Quarterback Gunner Goodman kept a tight grip on the ball and on fundamentals, with only a single offside penalty — in vivid contrast to the riot of penalties the week before.
“We were just horrible the last few games,” Quinlan conceded, “but this time our kids played really disciplined football. We did a ton of work over the week and just stayed really focused on the mental side of the game.”
One or two lapses proved costly, however. A bad snap on a punt set up a field goal for Fountain Hills, after a determined stop by the defense. Then a kickoff return set up another TD for Fountain Hills. Those two lapses kept Fountain Hills in the game, although from the stands it looked like the Longhorns had bought up the field and were going to build condos.
Then the weather took a hand.
Anxious referees kept a wary eye on an approaching thunderstorm, with distant ground strikes evident.

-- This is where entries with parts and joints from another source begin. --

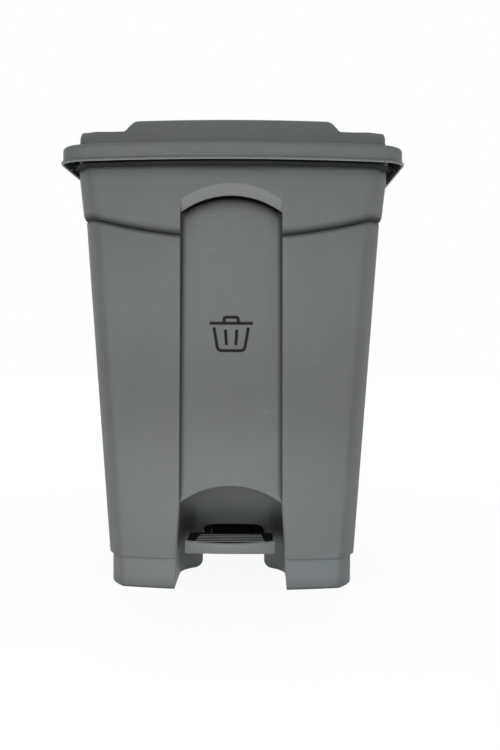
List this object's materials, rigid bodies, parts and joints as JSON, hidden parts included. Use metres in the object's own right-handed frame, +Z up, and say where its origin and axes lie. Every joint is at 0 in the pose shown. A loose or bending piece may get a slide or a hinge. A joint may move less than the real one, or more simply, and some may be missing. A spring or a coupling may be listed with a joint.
{
  "type": "step-on waste bin",
  "caption": "Freestanding pedal bin: tapered tub with recessed arched front, stepped hinged lid lifted by a foot pedal through a rod up the back.",
  "frame": {"origin": "on the floor under the middle of the bin's bounding box", "axes": "+Z up, -Y towards the user and the pedal, +X to the right of someone facing the back of the bin from the front"},
  "size_m": [0.49, 0.41, 0.675],
  "materials": {
    "grey_plastic": "satin moulded polypropylene with fine grain",
    "dark_plastic": "satin moulded nylon",
    "steel": "bright zinc plate",
    "rubber": "matt"
  },
  "bodies": {
    "bin": {"tub": "grey_plastic", "base_plinth": "grey_plastic", "pedal_axle": "steel", "axle_clip_left": "steel", "axle_clip_right": "steel", "axle_bracket_left": "dark_plastic", "axle_bracket_right": "dark_plastic", "axle_bracket_screws": "steel", "rod_guide_upper": "dark_plastic", "rod_guide_lower": "dark_plastic", "rod_guide_screws": "steel", "hinge_block_left": "grey_plastic", "hinge_block_right": "grey_plastic", "hinge_block_screws": "steel", "hinge_pin_left": "steel", "hinge_pin_right": "steel", "plinth_screws": "steel", "pedal_stop": "rubber"},
    "lid": {"lid": "grey_plastic", "lid_lever_bracket": "dark_plastic", "lid_lever_screws": "steel", "lid_hinge_left": "grey_plastic", "lid_hinge_right": "grey_plastic", "lid_hinge_screws": "steel", "lid_buffers": "rubber"},
    "pedal": {"pedal": "grey_plastic"},
    "rod": {"lift_rod": "steel", "rod_cap_upper": "dark_plastic", "rod_cap_lower": "dark_plastic"}
  },
  "joints": [
    {"name": "lid_hinge", "type": "hinge", "parent": "bin", "child": "lid", "pos_m": [0, 0.198, 0.611], "axis": [-1, 0, 0], "range_deg": [0, 75]},
    {"name": "pedal_pivot", "type": "hinge", "parent": "bin", "child": "pedal", "pos_m": [0, 0.03742, 0.052], "axis": [1, 0, 0], "range_deg": [0, 13.96]},
    {"name": "rod_pivot", "type": "hinge", "parent": "pedal", "child": "rod", "pos_m": [0, 0.15589, 0.03286], "axis": [1, 0, 0], "range_deg": [-13.96, 0]}
  ],
  "couplings": [
    {"joint": "pedal_pivot", "follows": "lid_hinge", "ratio": 0.18609},
    {"joint": "rod_pivot", "follows": "lid_hinge", "ratio": -0.18609}
  ]
}
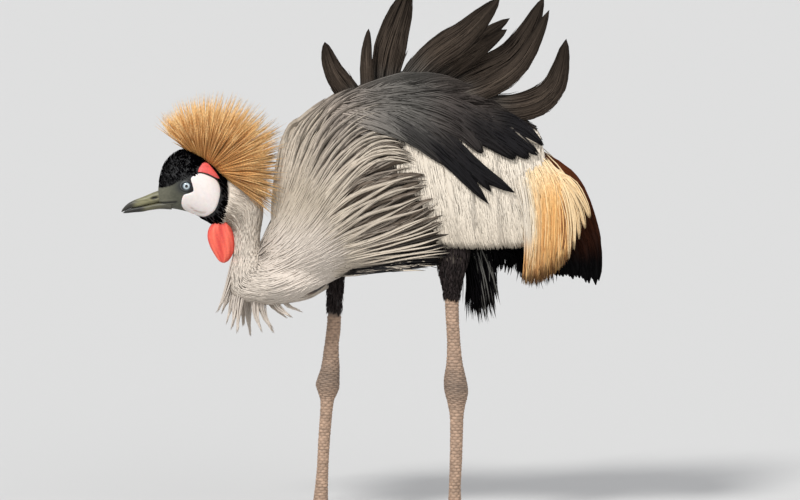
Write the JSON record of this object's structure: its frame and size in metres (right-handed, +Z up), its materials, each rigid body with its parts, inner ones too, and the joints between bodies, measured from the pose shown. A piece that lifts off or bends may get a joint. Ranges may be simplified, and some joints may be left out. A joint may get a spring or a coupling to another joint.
{
  "type": "grey crowned crane",
  "caption": "Life-size still model of a grey crowned crane walking with its head low, gold bristle crest fanned and back plumes raised.",
  "frame": {"origin": "on the floor under the middle of the bird's bounding box", "axes": "-X towards the bill, -Y to the bird's left, +Z up"},
  "size_m": [0.6486, 0.1736, 0.732],
  "materials": {
    "face_skin": "bare grey skin with fine dark down",
    "cap_velvet": "dense velvety black down",
    "crest_bristle": "stiff straw-gold bristles",
    "bill_horn": "grey horn, darker at the tip",
    "eye": "pale blue-grey iris, glossy",
    "cheek_skin": "smooth bare white skin",
    "red_skin": "bare red skin",
    "wattle_skin": "folded bare red skin",
    "neck_feathers": "pale grey lance-shaped feathers",
    "body_feathers": "slate grey and pale grey feathers, black on the vent",
    "wing_feathers": "white coverts, gold plumes, chestnut and black flight feathers",
    "tail_feathers": "black feathers",
    "thigh_feathers": "short dark grey feathers",
    "leg_scale": "grey-brown scaled skin",
    "claw_horn": "dark horn"
  },
  "bodies": {
    "root": {"head": "face_skin", "cap": "cap_velvet", "crest": "crest_bristle", "bill_upper": "bill_horn", "bill_lower": "bill_horn", "wattle": "wattle_skin", "neck_upper": "neck_feathers", "neck_lower": "neck_feathers", "torso": "body_feathers", "tail": "tail_feathers", "eye_left": "eye", "cheek_left": "cheek_skin", "cheek_red_left": "red_skin", "wing_left": "wing_feathers", "thigh_left": "thigh_feathers", "shank_left": "leg_scale", "tarsus_left": "leg_scale", "toe_inner_left": "leg_scale", "claw_inner_left": "claw_horn", "toe_middle_left": "leg_scale", "claw_middle_left": "claw_horn", "toe_outer_left": "leg_scale", "claw_outer_left": "claw_horn", "toe_hind_left": "leg_scale", "claw_hind_left": "claw_horn", "eye_right": "eye", "cheek_right": "cheek_skin", "cheek_red_right": "red_skin", "wing_right": "wing_feathers", "thigh_right": "thigh_feathers", "shank_right": "leg_scale", "tarsus_right": "leg_scale", "toe_inner_right": "leg_scale", "claw_inner_right": "claw_horn", "toe_middle_right": "leg_scale", "claw_middle_right": "claw_horn", "toe_outer_right": "leg_scale", "claw_outer_right": "claw_horn", "toe_hind_right": "leg_scale", "claw_hind_right": "claw_horn"}
  },
  "joints": []
}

Finally, with the Longhorns sitting on a 14-13 lead, they called a 30-minute halt in the game to determine if the storm would move on. Repeatedly just as the refs were ready to restart the game, another flash of lightning would trigger another 30-minute delay. “I could see the first delay,” said Quinlan, “but especially with what we normally see up here in Rim Country, it seemed a little over the top” to extend the halt to a full two hours.
The Longhorns lost their edge during the delay.
In Fountain Hills’ territory driving for a game-clinching score, the Longhorns reached their foe’s 20-yard-line. But a quarterback sack and a bobbled snap on third and 10 snuffed out the drive. Instead of what seemed like an easy score, the Longhorns had to punt, with less than four minutes left in the game. Even that seemed well short of a disaster, since the Longhorn defense had contained Fountain Hills’ offense all night long. Not this time.
Starting from their own 7-yard line, Fountain Hills finally picked the lock on the Longhorn defense that had kept running back Chase Johnson shackled all night.
Johnson finally got some running room, with help from a trick play that fooled the Longhorn line and netted about 40 yards. In this final crucial drive, Fountain Hills mingled passes and running plays in a rhythm that had eluded both teams all night long.
Fountain Hills left 54 seconds on the clock after that final stake through the heart of the Longhorns, but lacking a passing game, that wasn’t enough time to make a comeback.
Still, Quinlan took comfort from the persistence of the players, the strong performance of players who filled in for the injured starters and the dramatic improvement in the fundamentals.
“Our team motto is to finish. We’ve got to get theses kids to believe that we have to play until the last whistle blows. We just have to play all four quarters. They’ve improved 100 percent from the last two games. Coming out with a loss is tough, but ultimately they know they got better against a solid team.”
Quinlan said he’s trying to build on those fundamentals and concentrate on developing more of a passing game, just to prevent opponents from focusing their defense exclusively on the run.
The Longhorns face Miami in a home game Friday, Sept. 16 at 7 p.m. Both Miami and the Longhorns have so far amassed one win and two losses, which should make for a good matchup — with both teams showing up with a lot to prove.
Quinlan said, “We’re hoping to get back on the right track this week with them. They’re a feisty group. The Miami coach is really a good guy who gets his kids up to play big games. But we’ve got the potential to get back on track this week. I expect our kids and fans to see good things occur this week. We have to keep them honest by being able to throw the football more.”